Having the ability to retire comfortably and free from financial pressures remains the main issue for our clients - both business owners and employees. It is critical that the retirement plan be properly designed, implemented, communicated and administered. Retirement plans are dynamic, changing as client’s businesses and tax laws change. They demand continued and careful analysis, IRS compliance review and plan administration. 

Retirement planning is a multistep process that evolves over time. Retirement planning begins with thinking about retirement goals and how long you have to meet them. Different types of retirement accounts can help raise the money to fund your retirement. Some investment accounts are more susceptible to market or inflation risk than others, therefore getting an early start on retirement planning is beneficial. A critical part of planning is taxes. If you receive tax deferrals over the years for the money that has been contributed to the retirement accounts, then a significant tax bill awaits once withdrawals begin from those accounts.

Factors to consider when beginning to put together a retirement plan are 1) TIME HORIZON 2) RISK TOLERANCE 3) AFTER TAX RETURNS 4) RETIREMENT SPENDING NEEDS 5) ETATE PLANNING.

Strategies to maximize social security benefits play a key role in retirement planning and taking advantage of Roth IRA/401k contributions can certainly reduce taxable income in retirement if those contributions begin early in the accumulation years.

Meeting with a professional who knows how to implement retirement strategies years prior to retirement is critical in maximizing retirement income and minimizing taxable income. 

Investment Management

Fee based money management by investment advisors is by in large replacing commissioned based money management within the financial services industry. The Department of Labor and the regulators (FINRA & SEC) are requiring more transparency of fees to the consumer. Management fees are the price charged by the advisor to cover their time and expertise. If the advisor actively buys and sells investments for an account, the fee is likely to be a percentage of assets under management (AUM). Usually the fee is annualized but charged on a quarterly basis and disclosed on the quarterly account statement. The advisor may make the investment decisions for the client portfolio or use a third party money manager to do so. The account balance is always available for the client to make withdrawals or even a full liquidation without any withdrawal/termination fees.

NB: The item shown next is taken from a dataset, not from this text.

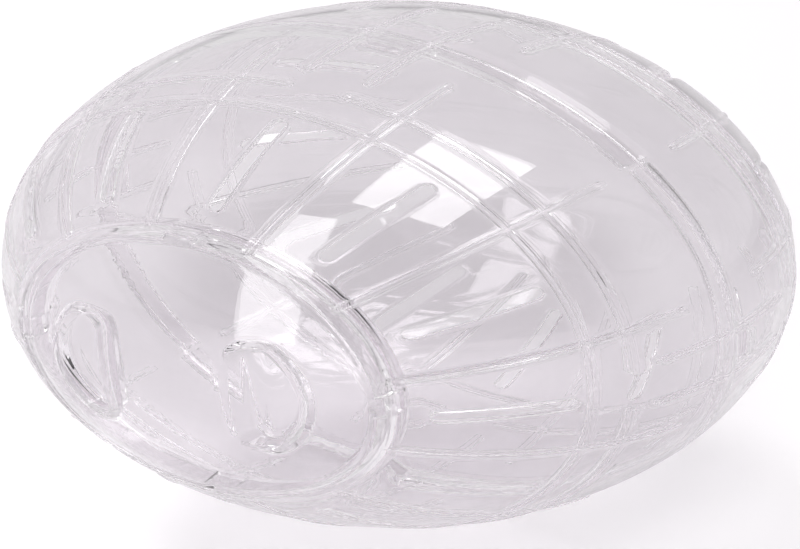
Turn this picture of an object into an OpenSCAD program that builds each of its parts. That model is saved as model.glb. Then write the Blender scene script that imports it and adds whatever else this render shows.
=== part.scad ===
// Clear hamster ball: two halves that snap together round the middle, and a lift-out door.
// Every piece is drawn on a round ball whose pole is the middle of the doorway,
// and in_place() then draws the round ball out to its real, elongated form.

/* [Ball] */
// Length of the ball from end to end
ball_length = 190; // [165:1:230]
// Diameter of the ball round its waist
ball_d = 126; // [112:1:150]
// Wall of the two halves
wall = 1.6; // [1.2:0.1:2.2]
// Turn of the doorway from square across the ball towards one end, in degrees on the round ball
pole_turn = 35.3; // [20:0.1:45]

/* [Doorway] */
// Diameter of the door across its round form
door_d = 66.8; // [56:0.2:74]
// Wall of the door
door_wall = 1.6; // [1.2:0.1:2.2]
// Running gap all round between the door and the collar
door_gap = 0.4; // [0.3:0.05:0.6]
// Wall of the collar round the doorway
collar_wall = 1.7; // [1.5:0.1:2.4]
// Depth of the collar, inwards from the ball's surface
collar_depth = 5; // [4:0.1:7]
// How far the collar's rim stands above the ball's surface
rim_height = 0.25; // [0.1:0.05:0.6]
// Width of the ledge that the door rests on
ledge_width = 1.4; // [1:0.1:2.5]
// Thickness of the ledge
ledge_thickness = 1.1; // [0.8:0.1:1.5]
// Turn of the door in its seat, in degrees from the ball's long side
door_turn = 4.5; // [0:0.5:9]

/* [Door lugs] */
// Number of lugs round the door
lug_count = 4; // [3:1:6]
// Width of a lug
lug_width = 5; // [4:0.1:7]
// How far a lug stands out from the door's edge
lug_reach = 1.2; // [0.9:0.1:1.3]
// Radius of a lug's corners
lug_corner = 0.8; // [0.4:0.1:1.1]
// Clearance round a lug in its notch
lug_gap = 0.3; // [0.2:0.05:0.4]

/* [Finger wells] */
// Distance from the door's middle to a well's straight side
well_from_middle = 12.4; // [11:0.1:14]
// Width of a finger well, from its straight side to the middle of its curved side
well_width = 10.5; // [9:0.1:11.5]
// Radius of a finger well's curved side
well_arc_r = 18.4; // [17:0.1:20]
// Radius of a finger well's two corners
well_corner = 3.5; // [2.5:0.1:4]
// Depth of a finger well's floor below the top of the door
well_depth = 7; // [6:0.1:8]
// How much narrower a finger well is at its floor, each side
well_draft = 0.6; // [0:0.1:1.2]

/* [Ribs and vents] */
// Number of long ribs on each half
rib_count = 12; // [8:4:16]
// Width of a rib
rib_width = 1.1; // [0.8:0.1:1.6]
// Height of a rib above the ball's surface
rib_height = 0.3; // [0.2:0.05:0.6]
// Distance along the surface from the seam to the start of a long rib
rib_from_seam = 9.8; // [8:0.1:13]
// Distance along the surface from the seam to the inner ring
inner_ring_from_seam = 22.2; // [20.5:0.1:24]
// Distance along the surface from the seam to the outer ring
outer_ring_from_seam = 29.5; // [27:0.1:31]
// Width of a vent slot
slot_width = 2.6; // [1.8:0.1:3.2]
// Distance along the surface from the outer ring to a vent slot
slot_from_ring = 2.4; // [1.8:0.1:3.5]
// Distance along the surface from a vent slot to the doorway's collar
slot_from_collar = 5.9; // [4:0.1:8]

/* [Seam and latches] */
// Gap between the rims of the two halves
seam_gap = 0.1; // [0.05:0.05:0.3]
// How far a tongue reaches into the other half
tongue_reach = 3; // [2.4:0.1:3.6]
// Thickness of a tongue
tongue_thickness = 1.1; // [0.8:0.1:1.6]
// Clearance between a tongue and the wall outside it
tongue_gap = 0.3; // [0.2:0.05:0.4]
// Width of a latch, between the middles of its two side ribs
latch_width = 11.7; // [10:0.1:14]
// Length of a latch's side ribs from the seam
latch_rib_length = 17.2; // [14:0.1:19]
// How far a latch tab reaches into the other half
tab_reach = 6.6; // [6:0.1:7.5]
// Width of a latch tab
tab_width = 9; // [7:0.1:10]
// Distance of the latch's window from the seam
window_from_seam = 4.4; // [4:0.1:4.8]
// Width of the window along the seam
window_width = 7; // [5:0.1:7.5]
// Height of the window
window_height = 1.4; // [1.2:0.1:1.8]
// Clearance between a catch and the wall that it slides past
catch_gap = 0.35; // [0.3:0.05:0.5]
// Diameter of the round moulding mark behind each tab
mark_d = 1.8; // [1.2:0.1:2.6]
// Height of the moulding mark
mark_height = 0.3; // [0.2:0.05:0.5]

/* [Hidden] */
$fn = 48;
small_facets = 8;
well_facets = 24;
clear_tint = [0.86, 0.84, 0.87, 0.45];
overrun = 1;
quarter = 90;
half_turn = 180;

ball_r = ball_d / 2;
stretch = ball_length / ball_d;
sector = 360 / rib_count;
// The door's axis is the pole: longitude runs round it from the ball's long side
slot_longitude = -0.5;
seam_step_longitude = slot_longitude + quarter / 2;

door_r = door_d / 2;
collar_inner_r = door_r + door_gap;
collar_outer_r = collar_inner_r + collar_wall;
collar_top = sqrt(ball_r * ball_r - collar_outer_r * collar_outer_r);
collar_foot = collar_top - collar_depth;
ledge_inner_r = door_r - ledge_width;
skirt_foot = collar_foot + ledge_thickness + lug_gap;
lug_r = door_r + lug_reach;

// A finger well is a row of round corners along its curved side, under one hull
well_arc_middle = well_from_middle + well_width - well_arc_r;
well_row_r = well_arc_r - well_corner;
well_row_turn = acos((well_from_middle + well_corner - well_arc_middle) / well_row_r);
well_floor = ball_r - well_depth;

tongue_outer_r = ball_r - wall - tongue_gap;
tongue_inner_r = tongue_outer_r - tongue_thickness;
tongue_root = tongue_reach;
latch_half_turn = turn_of(latch_width / 2);
window_middle = window_from_seam + window_height / 2;
// Place of the moulding mark along the latch's side ribs
mark_share = 0.8;
// The catch is as proud as it can be and still slide past the wall below the window
catch_r = window_height / 2;
catch_out = sqrt(pow(ball_r - wall, 2) - pow(window_from_seam, 2)) - catch_gap;

// Angle on the round ball of a distance along its surface
function turn_of(distance) = distance / ball_r * half_turn / PI;

// Draws the round ball out along X, with its pole level and turned towards one end
module in_place() {
  color(clear_tint) scale([stretch, 1, 1]) rotate([0, 0, -pole_turn]) rotate([90, 0, 0]) children();
}

// Flat section of a round wall between two radii and two heights
module wall_section(inner_r, outer_r, low, high) {
  intersection() {
    difference() {
      circle(r = outer_r);
      circle(r = inner_r);
    }
    translate([0, low]) square([outer_r + overrun, high - low]);
  }
}

// Flat section of a ring's bead, rooted in the wall
module bead_section(distance) {
  rotate(turn_of(distance)) translate([ball_r - wall / 2, -rib_width / 2])
    square([wall / 2 + rib_height, rib_width]);
}

// Thin rib that follows the ball's surface from one height to another
module meridian_rib(low, high) {
  rotate([90, 0, 0]) linear_extrude(rib_width, center = true)
    wall_section(ball_r - wall / 2, ball_r + rib_height, low, high);
}

module long_ribs(high) {
  low = ball_r * sin(turn_of(rib_from_seam));
  for (i = [0 : rib_count - 1])
    rotate(slot_longitude + (i + 0.5) * sector) meridian_rib(low, high);
}

module rings() {
  rotate_extrude() bead_section(outer_ring_from_seam);
  // The inner ring stops at the side ribs of each latch
  for (i = [0 : 3])
    rotate(slot_longitude + i * quarter + latch_half_turn)
      rotate_extrude(angle = quarter - 2 * latch_half_turn) bead_section(inner_ring_from_seam);
}

module latch_side_ribs() {
  for (i = [0 : 3], side = [-1, 1])
    rotate(slot_longitude + i * quarter + side * latch_half_turn)
      meridian_rib(seam_gap / 2, ball_r * sin(turn_of(latch_rib_length)));
}

// Slot with round ends, cut square to the surface at its middle
module vent_slot() {
  low = turn_of(outer_ring_from_seam + slot_from_ring);
  high = acos(collar_outer_r / ball_r) - turn_of(slot_from_collar);
  half_length = ball_r * sin((high - low) / 2) - slot_width / 2;
  bottom = ball_r * cos((high - low) / 2) - wall - overrun;
  rotate([0, quarter - (low + high) / 2, 0]) translate([0, 0, bottom]) hull()
    for (side = [-1, 1]) translate([side * half_length, 0, 0])
      cylinder(d = slot_width, h = ball_r + overrun - bottom, $fn = small_facets);
}

module vent_slots() {
  for (i = [0 : rib_count - 1]) rotate(slot_longitude + i * sector) vent_slot();
}

// Part of a tongue: it hangs inside the other half's wall and is rooted in its own
module tongue(width, reach) {
  rotate(-width / 2) rotate_extrude(angle = width) {
    wall_section(tongue_inner_r, tongue_outer_r, -reach, tongue_root);
    wall_section(tongue_inner_r, ball_r - wall / 2, seam_gap / 2, tongue_root);
  }
}

// Catch along the outside of a latch tab, which lies under the other half's window
module catch() {
  width = turn_of(window_width - 2 * tongue_gap);
  rotate(-width / 2) rotate_extrude(angle = width)
    translate([catch_out - catch_r, -window_middle]) circle(r = catch_r, $fn = small_facets);
}

// A half has a tongue on every other quarter, so the same half turned over meets it
module tongues() {
  for (i = [0, 2]) rotate(slot_longitude + i * quarter) {
    tongue(quarter - 2 * turn_of(tongue_gap), tongue_reach);
    tongue(turn_of(tab_width), tab_reach);
    catch();
    rotate([0, quarter - turn_of(mark_share * latch_rib_length), 0])
      translate([0, 0, ball_r - wall / 2]) cylinder(d = mark_d, h = wall / 2 + mark_height, $fn = small_facets);
  }
}

module latch_windows() {
  for (i = [1, 3]) rotate(slot_longitude + i * quarter)
    translate([ball_r - 3 * wall, -window_width / 2, window_from_seam])
      cube([3 * wall + overrun, window_width, window_height]);
}

module lug_places() {
  for (i = [0 : lug_count - 1]) rotate(door_turn + i * 360 / lug_count) children();
}

// The half with the doorway, pole upwards
module open_half() {
  difference() {
    union() {
      rotate_extrude() {
        intersection() {
          wall_section(ball_r - wall, ball_r, seam_gap / 2, ball_r);
          translate([collar_inner_r, 0]) square([ball_r, ball_r]);
        }
        intersection() {
          circle(r = ball_r + rim_height);
          translate([collar_inner_r, collar_foot]) square([collar_wall, ball_r]);
        }
        translate([ledge_inner_r, collar_foot]) square([collar_outer_r - ledge_inner_r, ledge_thickness]);
      }
      long_ribs(collar_top);
      rings();
      latch_side_ribs();
      tongues();
    }
    vent_slots();
    latch_windows();
    lug_places() translate([ledge_inner_r, -lug_width / 2 - lug_gap, skirt_foot - 2 * lug_gap])
      cube([lug_r + lug_gap - ledge_inner_r, lug_width + 2 * lug_gap, ball_r]);
  }
}

// The same half with no doorway
module closed_half() {
  difference() {
    union() {
      rotate_extrude() wall_section(ball_r - wall, ball_r, seam_gap / 2, ball_r);
      long_ribs(collar_top);
      rings();
      latch_side_ribs();
      tongues();
    }
    vent_slots();
    latch_windows();
  }
}

module front_half() {
  in_place() open_half();
}

// Turned over about a seam step, so its tongues fall between those of the front half
module rear_half() {
  in_place() rotate(seam_step_longitude) rotate([half_turn, 0, 0])
    rotate(-seam_step_longitude) closed_half();
}

// Two wells back to back, narrower at the floor, grown by a wall where they are cups
module wells(grow, floor) {
  top_r = well_corner + grow;
  for (side = [0, 1]) rotate(door_turn + side * half_turn) translate([well_arc_middle, 0, floor]) hull()
    for (turn = [-1 : 1 / 3 : 1]) rotate(turn * well_row_turn) translate([well_row_r, 0, 0])
      cylinder(r1 = top_r - well_draft, r2 = top_r, h = ball_r - floor, $fn = well_facets);
}

// Lug with rounded corners
module lug() {
  hull() {
    for (side = [-1, 1])
      translate([lug_r - lug_corner, side * (lug_width / 2 - lug_corner), skirt_foot])
        cylinder(r = lug_corner, h = ball_r, $fn = small_facets);
    translate([door_r - door_wall, -lug_width / 2, skirt_foot]) cube([door_wall / 2, lug_width, ball_r]);
  }
}

module door() {
  in_place() difference() {
    intersection() {
      sphere(r = ball_r);
      union() {
        translate([0, 0, skirt_foot]) cylinder(r = door_r, h = ball_r);
        lug_places() lug();
      }
    }
    difference() {
      intersection() {
        sphere(r = ball_r - door_wall);
        cylinder(r = door_r - door_wall, h = ball_r);
      }
      wells(door_wall, well_floor - door_wall);
    }
    wells(0, well_floor);
  }
}

front_half();
rear_half();
door();
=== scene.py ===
import bpy
import bmesh
from math import acos, atan2, ceil, cos, degrees, hypot, pi, radians, sin, sqrt
from mathutils import Matrix, Vector


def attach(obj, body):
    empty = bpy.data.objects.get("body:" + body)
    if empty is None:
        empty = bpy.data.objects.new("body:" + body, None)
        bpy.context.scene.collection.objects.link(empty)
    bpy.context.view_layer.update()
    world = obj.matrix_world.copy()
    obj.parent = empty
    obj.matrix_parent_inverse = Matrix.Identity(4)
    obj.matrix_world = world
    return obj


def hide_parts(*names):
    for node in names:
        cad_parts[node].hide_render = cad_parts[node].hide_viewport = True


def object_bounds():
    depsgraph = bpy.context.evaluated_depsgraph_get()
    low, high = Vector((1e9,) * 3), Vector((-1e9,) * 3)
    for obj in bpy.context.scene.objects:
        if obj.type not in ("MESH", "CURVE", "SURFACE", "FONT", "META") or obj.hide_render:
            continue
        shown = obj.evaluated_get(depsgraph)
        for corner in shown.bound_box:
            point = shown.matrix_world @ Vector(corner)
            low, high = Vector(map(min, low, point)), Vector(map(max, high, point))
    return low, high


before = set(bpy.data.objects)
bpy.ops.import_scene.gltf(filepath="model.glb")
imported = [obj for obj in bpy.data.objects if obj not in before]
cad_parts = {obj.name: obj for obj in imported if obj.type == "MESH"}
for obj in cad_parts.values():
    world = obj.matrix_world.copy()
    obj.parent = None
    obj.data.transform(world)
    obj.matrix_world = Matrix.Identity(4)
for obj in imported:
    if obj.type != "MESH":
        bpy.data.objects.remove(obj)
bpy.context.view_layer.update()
print("frame loaded")

mm = 0.001
fullTurn = 360
halfTurn = 180
quarterTurn = 90
near = 0.01
mostly = 0.5  # a face looks along an axis when its normal goes further along it than this
roundSteps = (0, 30, 60, 90)  # where a rounding has its lines, in degrees

# The ball is worked out round, with its pole in the middle of the doorway, and drawn out along X at the end
ball = {"length": 190, "diameter": 126, "wall": 1.6, "poleTurn": 35.3, "slotTurn": -0.5, "inset": 0.998}
radius = ball["diameter"] / 2


def turnOf(distance):  # degrees on the round ball of a distance along its surface
    return degrees(distance / radius)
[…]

Many advisors are now using third party money managers to enhance the number of strategies available to their clients. Younger clients are traditionally more growth oriented and have time to weather the volatility that come with a more aggressively managed portfolio. Clients nearing or already retired tend to be less aggressive and more income oriented as they trend closer to having to access their retirement accounts. It is relatively easy for an advisor to transform from a growth money management platform to an income platform using third party money managers that specialize in different investment strategies.

Life Insurance

Buying a life insurance policy can seem very simple. In fact we are bombarded daily with TV advertisements of low cost coverage. However, what is being offered is a term policy that most of us will outlive. We may not be able to afford renewing it when our families need it most. We offer a comprehensive personal financial engineering program that will help you find and determine the right life insurance policy for you. Educating our clients as to the “living benefits” of life insurance will also prove to be of great value. The death benefit of permanent life insurance can be used as leverage to implement charitable planning techniques, spenddown strategies, reverse mortgages or pension maximization.